Relationship to Henry II
Ida de Tosny was a royal ward and mistress of King Henry II, by whom she was mother of one of his illegitimate sons - William Longespée, 3rd Earl of Salisbury, (b c. 1176-March 7, 1226). For many years, until the discovery of a charter of William mentioning "Comitissa Ida, mater mea" (engl. "Countess Ida, my mother", it was assumed that Rosamund Clifford, a previous mistress of Henry's, was the mother, but painstaking genealogical detective work has since shown otherwise. Ida was not the first English royal ward to be taken as mistress by a King who was her guardian; that honour probably belongs to Isabel de Beaumont (Elizabeth de Beaumont), daughter of Robert de Beaumont, who fought at the Battle of Hastings with the Conqueror.
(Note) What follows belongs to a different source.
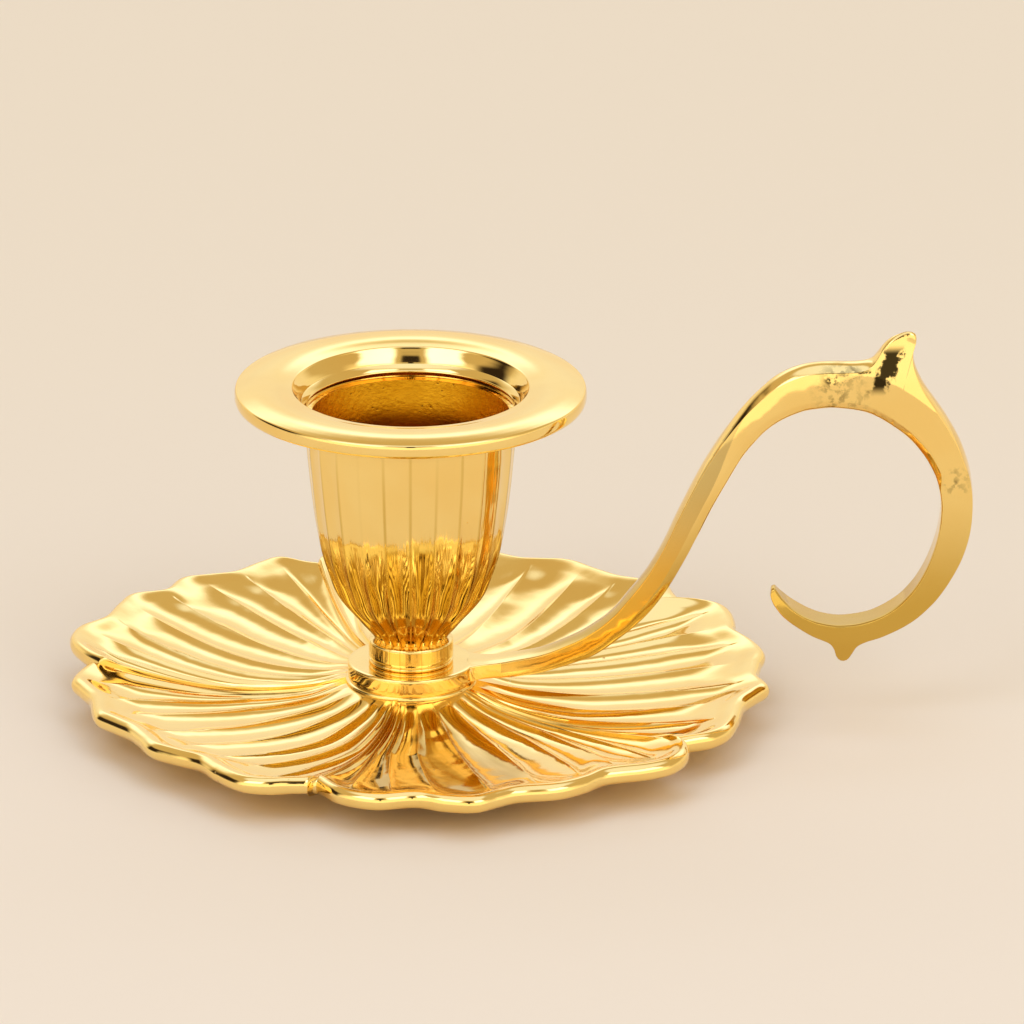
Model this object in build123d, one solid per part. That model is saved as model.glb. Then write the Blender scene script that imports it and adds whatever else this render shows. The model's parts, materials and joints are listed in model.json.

That king's youngest son made Beaumont's daughter his mistress.
Marriage
Around Christmas 1181, Ida de Tosny was given in marriage to Roger Bigod, 2nd Earl of Norfolk by Henry II, together with the manors of Acle, Halvergate and South Walsham, which had been confiscated from his inheritance after his father's death (Hugh Bigod, 1st Earl of Norfolk). Ida and Roger had a number of children including:
Hugh Bigod, 3rd Earl of Norfolk who married in 1206/ 1207, Maud Marshal, a daughter of William Marshal
William Bigod
Ralph Bigod
Roger Bigod
Margery, married William de Hastings
Mary Bigod, married Ralph fitz Robert
Many historians, including Marc Morris have speculated that the couple had a third daughter, Alice, who married Aubrey de Vere IV, 2nd Earl of Oxford as his second wife. If so, the marriage would have been well within the bounds of consanguinity, for the couple would have been quite closely related, a daughter of the second earl of Norfolk being first cousin once removed to the second earl of Oxford.